I shall leave it to readers to compare Morlot's performances of Three Places in New England, Orchestral Set No.2, and New England Holidays with other accounts. It seems that Ives' great modern-day champion, Leonard Bernstein, only recorded one of these works, Holidays Symphony. Whether it will receive a digital remastering in hi-rez during the Bernstein Centennial, which is fast upon us, I do not know.

While another great Ives champion, Michael Tilson Thomas (MTT), discusses New England Holidays in his San Francisco Symphony "Keeping Score" series, he recorded it, Three Places in New England, and Orchestral Set No.2 decades ago. I can't speak for the vinyl originals, but many of the CD transfers of these performances are from the harsh-sounding early digital era.

The only other hi-rez versions of these indispensable works that I can find are Sir Andrew Davis's Melbourne Symphony Chandos recordings of Orchestra Set No.2 and New England Holidays. Regardless, for those who are surround-equipped, Morlot's versions are the only way to go.

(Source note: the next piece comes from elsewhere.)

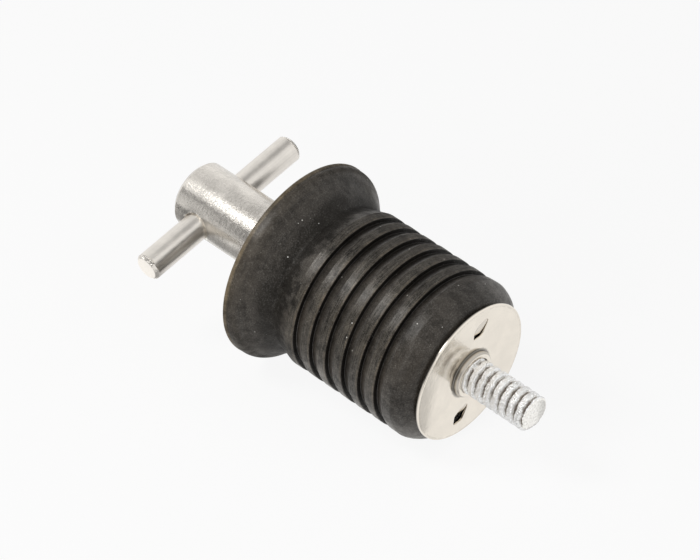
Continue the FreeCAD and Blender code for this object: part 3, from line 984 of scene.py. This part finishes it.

Robin Landseadel's picture

Too bad that one of the all-time great performances of Orchestra Set # 2 on record—Stokowski, LSO—didn't make its way into the boxed collections of Stokowski on Decca/London. There's a half-assed transfer of the Phase 4 recording [originally coupled on LP with an equally great performance of Messiaen's l'ascension] with Bernard Hermann's terrible version of Ives' Symphony #2 on the budget "Weekend Classics" series. I think the Dohnanyi/Cleveland recordings of Orchestra Set # 2 are excellent and exceptionally well-recorded. There's a Decca twofer where it's coupled with the Symphonies and other works. Ives Orchestra Set # 2 is as amazing as you describe, scary, prescient and almost post-modern in sensibility.